## TASK BRIEF
Present each line of the entries below that holds the word "adds".
::::
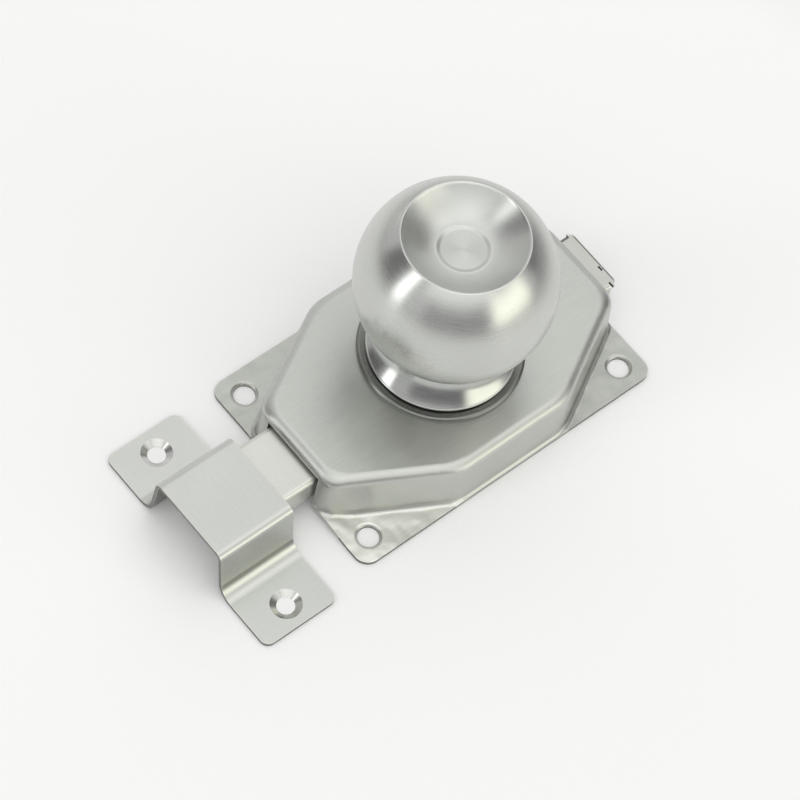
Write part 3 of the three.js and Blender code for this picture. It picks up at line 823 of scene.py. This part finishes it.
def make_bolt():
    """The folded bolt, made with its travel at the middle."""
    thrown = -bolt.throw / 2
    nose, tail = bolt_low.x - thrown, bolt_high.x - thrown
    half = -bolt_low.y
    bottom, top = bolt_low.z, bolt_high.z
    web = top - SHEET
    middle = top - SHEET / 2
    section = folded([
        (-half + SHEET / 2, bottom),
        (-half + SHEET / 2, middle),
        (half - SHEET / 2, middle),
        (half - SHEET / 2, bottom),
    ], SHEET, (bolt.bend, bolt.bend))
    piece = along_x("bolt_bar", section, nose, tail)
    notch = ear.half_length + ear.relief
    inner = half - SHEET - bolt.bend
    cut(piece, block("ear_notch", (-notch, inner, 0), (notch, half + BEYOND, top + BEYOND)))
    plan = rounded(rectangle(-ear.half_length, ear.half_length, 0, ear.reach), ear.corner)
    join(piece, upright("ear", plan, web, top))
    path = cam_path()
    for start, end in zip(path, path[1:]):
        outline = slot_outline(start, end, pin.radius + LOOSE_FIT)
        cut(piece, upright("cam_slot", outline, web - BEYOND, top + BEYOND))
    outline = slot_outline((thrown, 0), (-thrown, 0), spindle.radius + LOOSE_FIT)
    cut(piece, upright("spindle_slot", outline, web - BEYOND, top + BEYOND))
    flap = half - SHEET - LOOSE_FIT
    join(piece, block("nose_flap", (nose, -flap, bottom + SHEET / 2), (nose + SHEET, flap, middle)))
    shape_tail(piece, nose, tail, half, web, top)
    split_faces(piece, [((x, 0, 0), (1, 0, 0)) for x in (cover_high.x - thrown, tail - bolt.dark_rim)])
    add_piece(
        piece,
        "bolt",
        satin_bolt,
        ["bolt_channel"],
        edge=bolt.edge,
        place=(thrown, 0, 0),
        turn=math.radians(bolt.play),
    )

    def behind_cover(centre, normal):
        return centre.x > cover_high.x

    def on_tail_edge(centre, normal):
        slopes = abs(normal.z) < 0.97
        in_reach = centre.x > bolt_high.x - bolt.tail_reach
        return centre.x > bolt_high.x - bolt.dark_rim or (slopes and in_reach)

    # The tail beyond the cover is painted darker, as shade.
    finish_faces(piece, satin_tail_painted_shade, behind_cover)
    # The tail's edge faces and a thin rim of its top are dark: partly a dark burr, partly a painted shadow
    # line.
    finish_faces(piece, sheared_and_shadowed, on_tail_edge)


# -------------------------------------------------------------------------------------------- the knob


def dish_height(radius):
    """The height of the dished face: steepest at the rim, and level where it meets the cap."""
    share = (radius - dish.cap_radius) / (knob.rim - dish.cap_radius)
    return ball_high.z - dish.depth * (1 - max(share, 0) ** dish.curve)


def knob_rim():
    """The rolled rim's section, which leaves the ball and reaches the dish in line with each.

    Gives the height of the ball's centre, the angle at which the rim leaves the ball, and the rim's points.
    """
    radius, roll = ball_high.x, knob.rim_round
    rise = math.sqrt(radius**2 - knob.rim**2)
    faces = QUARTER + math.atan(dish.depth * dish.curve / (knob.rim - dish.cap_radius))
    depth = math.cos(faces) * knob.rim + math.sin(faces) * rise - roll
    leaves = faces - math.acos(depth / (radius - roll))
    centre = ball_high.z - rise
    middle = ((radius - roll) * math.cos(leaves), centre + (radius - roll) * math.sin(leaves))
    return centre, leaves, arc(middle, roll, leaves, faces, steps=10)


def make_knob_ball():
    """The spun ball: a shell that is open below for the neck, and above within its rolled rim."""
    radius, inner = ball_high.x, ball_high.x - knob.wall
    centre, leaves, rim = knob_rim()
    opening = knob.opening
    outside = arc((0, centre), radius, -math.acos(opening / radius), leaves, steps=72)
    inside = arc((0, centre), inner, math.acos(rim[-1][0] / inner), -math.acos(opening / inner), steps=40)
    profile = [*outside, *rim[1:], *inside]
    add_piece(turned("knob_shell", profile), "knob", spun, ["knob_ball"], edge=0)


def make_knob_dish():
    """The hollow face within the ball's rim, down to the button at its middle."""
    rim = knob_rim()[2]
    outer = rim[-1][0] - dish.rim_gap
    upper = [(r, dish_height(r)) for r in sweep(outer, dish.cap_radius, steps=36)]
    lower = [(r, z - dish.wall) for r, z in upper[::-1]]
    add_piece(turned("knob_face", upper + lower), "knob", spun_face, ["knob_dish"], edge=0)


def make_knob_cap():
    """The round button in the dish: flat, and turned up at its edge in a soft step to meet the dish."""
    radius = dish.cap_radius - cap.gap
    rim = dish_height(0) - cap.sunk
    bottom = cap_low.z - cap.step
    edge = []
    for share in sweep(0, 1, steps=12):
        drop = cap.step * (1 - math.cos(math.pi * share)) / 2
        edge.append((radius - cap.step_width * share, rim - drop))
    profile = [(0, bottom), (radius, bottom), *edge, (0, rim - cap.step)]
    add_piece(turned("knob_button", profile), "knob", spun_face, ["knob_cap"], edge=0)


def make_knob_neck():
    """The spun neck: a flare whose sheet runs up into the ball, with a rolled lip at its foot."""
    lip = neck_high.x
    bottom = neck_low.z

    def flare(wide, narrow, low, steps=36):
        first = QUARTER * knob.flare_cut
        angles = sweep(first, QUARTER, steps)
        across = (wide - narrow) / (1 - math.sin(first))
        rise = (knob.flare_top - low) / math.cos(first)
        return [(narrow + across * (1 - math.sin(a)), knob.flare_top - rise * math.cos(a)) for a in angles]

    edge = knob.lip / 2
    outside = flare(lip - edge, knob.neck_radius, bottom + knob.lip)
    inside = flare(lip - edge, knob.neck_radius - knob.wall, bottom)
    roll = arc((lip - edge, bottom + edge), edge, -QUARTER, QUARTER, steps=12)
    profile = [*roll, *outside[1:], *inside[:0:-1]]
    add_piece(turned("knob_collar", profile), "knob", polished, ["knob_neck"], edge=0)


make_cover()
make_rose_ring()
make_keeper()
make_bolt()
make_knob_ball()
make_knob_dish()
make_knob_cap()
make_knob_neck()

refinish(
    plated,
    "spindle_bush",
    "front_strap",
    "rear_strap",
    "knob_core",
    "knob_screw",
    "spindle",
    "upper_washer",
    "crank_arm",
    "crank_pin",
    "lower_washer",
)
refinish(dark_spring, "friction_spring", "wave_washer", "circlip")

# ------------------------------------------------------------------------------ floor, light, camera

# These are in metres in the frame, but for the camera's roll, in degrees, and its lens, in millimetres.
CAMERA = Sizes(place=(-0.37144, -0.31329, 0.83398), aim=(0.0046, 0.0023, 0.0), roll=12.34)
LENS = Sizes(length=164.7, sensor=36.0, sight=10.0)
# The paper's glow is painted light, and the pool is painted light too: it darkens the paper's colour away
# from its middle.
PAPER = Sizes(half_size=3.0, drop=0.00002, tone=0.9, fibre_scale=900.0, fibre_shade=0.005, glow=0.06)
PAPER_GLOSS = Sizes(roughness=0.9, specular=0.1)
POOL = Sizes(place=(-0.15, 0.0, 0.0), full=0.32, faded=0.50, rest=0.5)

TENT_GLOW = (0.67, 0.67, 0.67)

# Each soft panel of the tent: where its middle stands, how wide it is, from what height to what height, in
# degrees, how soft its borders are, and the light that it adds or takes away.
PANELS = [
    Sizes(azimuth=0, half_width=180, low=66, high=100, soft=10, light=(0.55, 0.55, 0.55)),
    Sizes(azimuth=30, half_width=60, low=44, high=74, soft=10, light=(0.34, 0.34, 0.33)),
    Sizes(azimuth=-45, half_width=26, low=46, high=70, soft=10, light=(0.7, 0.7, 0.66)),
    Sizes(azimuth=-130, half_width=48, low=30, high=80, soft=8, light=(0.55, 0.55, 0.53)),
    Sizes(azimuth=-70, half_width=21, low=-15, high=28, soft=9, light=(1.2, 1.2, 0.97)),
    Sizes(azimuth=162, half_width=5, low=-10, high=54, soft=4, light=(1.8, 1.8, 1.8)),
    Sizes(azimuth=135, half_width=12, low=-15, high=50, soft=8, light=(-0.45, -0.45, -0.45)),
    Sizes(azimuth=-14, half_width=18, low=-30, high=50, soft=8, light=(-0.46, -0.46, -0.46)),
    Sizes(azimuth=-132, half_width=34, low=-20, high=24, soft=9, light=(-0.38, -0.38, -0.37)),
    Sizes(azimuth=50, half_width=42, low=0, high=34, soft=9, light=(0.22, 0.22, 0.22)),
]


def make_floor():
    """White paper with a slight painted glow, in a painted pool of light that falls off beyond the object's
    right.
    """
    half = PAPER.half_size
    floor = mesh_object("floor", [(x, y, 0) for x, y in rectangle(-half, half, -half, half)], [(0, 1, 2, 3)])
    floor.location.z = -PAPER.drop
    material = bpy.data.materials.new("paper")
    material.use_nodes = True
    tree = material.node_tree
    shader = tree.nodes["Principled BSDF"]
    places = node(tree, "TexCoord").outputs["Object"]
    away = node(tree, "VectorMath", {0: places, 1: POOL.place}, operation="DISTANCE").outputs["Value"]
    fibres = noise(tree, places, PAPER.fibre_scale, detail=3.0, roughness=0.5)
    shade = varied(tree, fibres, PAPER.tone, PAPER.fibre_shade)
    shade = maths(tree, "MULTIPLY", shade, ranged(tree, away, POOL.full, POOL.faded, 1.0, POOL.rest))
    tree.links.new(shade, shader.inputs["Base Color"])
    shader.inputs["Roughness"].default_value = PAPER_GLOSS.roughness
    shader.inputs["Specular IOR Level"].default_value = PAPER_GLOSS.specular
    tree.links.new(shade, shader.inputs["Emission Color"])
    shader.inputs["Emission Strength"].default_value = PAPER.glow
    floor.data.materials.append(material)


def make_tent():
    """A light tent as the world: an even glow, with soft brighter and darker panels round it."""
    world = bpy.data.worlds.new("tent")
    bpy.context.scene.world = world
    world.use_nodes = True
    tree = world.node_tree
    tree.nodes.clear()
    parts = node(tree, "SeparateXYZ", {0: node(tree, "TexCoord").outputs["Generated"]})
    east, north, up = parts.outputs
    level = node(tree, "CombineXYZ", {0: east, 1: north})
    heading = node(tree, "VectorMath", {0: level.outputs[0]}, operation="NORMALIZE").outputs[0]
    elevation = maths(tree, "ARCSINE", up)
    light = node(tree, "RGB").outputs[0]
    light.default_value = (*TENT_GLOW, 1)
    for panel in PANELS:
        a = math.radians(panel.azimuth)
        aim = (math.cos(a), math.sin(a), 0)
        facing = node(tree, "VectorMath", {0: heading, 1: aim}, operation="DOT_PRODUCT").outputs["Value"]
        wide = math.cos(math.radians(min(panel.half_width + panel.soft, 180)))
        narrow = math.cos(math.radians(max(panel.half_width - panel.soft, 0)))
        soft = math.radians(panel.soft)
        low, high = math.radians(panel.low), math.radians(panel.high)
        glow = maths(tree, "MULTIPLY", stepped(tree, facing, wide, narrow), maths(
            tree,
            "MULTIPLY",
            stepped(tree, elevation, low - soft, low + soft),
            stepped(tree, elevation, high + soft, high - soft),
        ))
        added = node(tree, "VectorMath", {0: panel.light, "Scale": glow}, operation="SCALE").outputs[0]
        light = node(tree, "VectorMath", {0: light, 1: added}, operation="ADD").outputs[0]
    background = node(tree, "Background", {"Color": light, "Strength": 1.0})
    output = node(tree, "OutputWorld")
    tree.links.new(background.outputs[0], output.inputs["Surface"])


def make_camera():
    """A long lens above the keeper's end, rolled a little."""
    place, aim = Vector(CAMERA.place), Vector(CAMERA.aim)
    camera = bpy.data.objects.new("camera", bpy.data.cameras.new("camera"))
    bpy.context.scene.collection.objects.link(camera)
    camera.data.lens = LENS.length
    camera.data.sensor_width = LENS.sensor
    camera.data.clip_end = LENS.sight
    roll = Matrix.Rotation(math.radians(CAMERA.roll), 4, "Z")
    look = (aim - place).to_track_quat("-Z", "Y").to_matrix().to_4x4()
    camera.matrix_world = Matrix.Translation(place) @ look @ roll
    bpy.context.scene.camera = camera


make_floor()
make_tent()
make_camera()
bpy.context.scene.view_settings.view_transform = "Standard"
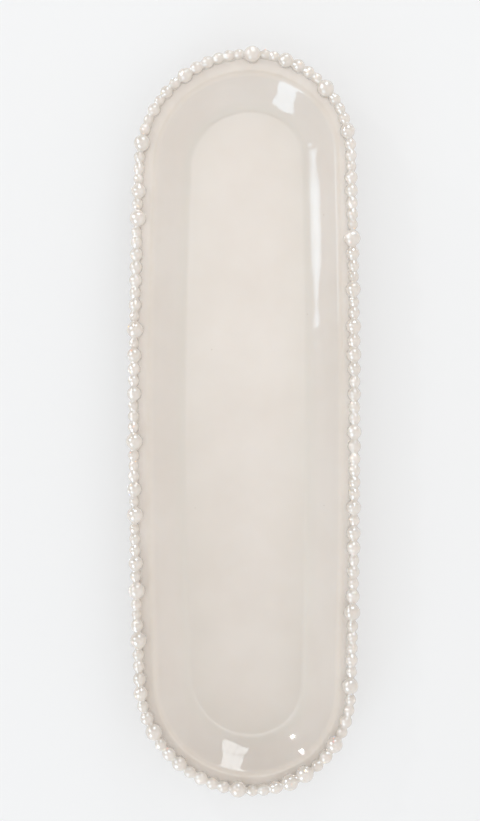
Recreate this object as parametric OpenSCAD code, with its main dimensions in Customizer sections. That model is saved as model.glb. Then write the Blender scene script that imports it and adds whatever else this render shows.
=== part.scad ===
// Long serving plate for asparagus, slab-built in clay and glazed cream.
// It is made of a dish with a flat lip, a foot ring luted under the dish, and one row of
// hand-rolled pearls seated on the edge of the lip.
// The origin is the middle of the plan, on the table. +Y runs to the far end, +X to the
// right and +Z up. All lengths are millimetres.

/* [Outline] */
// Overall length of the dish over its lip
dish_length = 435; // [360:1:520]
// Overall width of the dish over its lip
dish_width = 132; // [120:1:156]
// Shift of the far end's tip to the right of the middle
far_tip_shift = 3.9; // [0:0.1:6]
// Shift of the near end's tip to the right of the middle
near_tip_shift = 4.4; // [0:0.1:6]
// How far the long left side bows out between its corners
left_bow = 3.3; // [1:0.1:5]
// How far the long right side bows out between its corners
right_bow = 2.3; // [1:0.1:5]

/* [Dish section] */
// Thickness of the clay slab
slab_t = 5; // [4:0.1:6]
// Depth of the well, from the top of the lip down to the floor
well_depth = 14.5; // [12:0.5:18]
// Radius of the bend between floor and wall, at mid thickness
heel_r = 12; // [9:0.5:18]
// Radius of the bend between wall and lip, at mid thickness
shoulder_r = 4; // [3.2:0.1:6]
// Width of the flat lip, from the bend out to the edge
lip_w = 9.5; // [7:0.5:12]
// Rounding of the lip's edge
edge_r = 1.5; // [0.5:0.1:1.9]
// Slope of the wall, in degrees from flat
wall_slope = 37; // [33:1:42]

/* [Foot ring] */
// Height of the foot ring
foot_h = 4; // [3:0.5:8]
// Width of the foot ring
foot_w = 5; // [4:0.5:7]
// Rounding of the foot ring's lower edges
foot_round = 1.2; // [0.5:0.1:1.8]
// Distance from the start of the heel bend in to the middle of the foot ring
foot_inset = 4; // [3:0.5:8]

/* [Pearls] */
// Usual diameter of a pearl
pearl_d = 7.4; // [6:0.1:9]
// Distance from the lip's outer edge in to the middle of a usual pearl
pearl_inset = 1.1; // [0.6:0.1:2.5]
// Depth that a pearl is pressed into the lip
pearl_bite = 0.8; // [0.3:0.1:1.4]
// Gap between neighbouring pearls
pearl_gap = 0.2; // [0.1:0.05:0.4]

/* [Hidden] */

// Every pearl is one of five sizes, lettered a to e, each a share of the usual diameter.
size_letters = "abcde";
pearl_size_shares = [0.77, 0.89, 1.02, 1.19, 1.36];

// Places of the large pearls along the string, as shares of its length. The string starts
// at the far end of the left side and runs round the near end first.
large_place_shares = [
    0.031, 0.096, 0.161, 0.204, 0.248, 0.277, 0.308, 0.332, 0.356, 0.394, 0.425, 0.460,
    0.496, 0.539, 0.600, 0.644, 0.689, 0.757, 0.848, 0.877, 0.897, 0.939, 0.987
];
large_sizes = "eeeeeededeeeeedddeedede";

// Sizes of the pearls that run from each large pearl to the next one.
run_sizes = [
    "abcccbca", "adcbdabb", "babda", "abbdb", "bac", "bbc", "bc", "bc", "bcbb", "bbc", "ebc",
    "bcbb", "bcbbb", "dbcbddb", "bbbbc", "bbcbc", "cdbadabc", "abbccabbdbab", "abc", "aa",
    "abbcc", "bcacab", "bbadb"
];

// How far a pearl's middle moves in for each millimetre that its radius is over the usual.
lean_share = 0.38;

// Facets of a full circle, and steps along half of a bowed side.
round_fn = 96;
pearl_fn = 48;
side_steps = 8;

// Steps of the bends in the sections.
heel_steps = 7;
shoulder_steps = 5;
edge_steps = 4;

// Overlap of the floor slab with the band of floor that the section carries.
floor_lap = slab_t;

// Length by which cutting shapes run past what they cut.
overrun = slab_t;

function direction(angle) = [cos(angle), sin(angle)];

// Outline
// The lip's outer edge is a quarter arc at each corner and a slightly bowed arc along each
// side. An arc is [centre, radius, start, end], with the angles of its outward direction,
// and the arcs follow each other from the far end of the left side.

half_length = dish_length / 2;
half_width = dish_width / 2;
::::
## CORRECT RESPONSE
# degrees, how soft its borders are, and the light that it adds or takes away.
Recreate this object as parametric OpenSCAD code, with its main dimensions in Customizer sections. That model is saved as model.glb. Then write the Blender scene script that imports it and adds whatever else this render shows.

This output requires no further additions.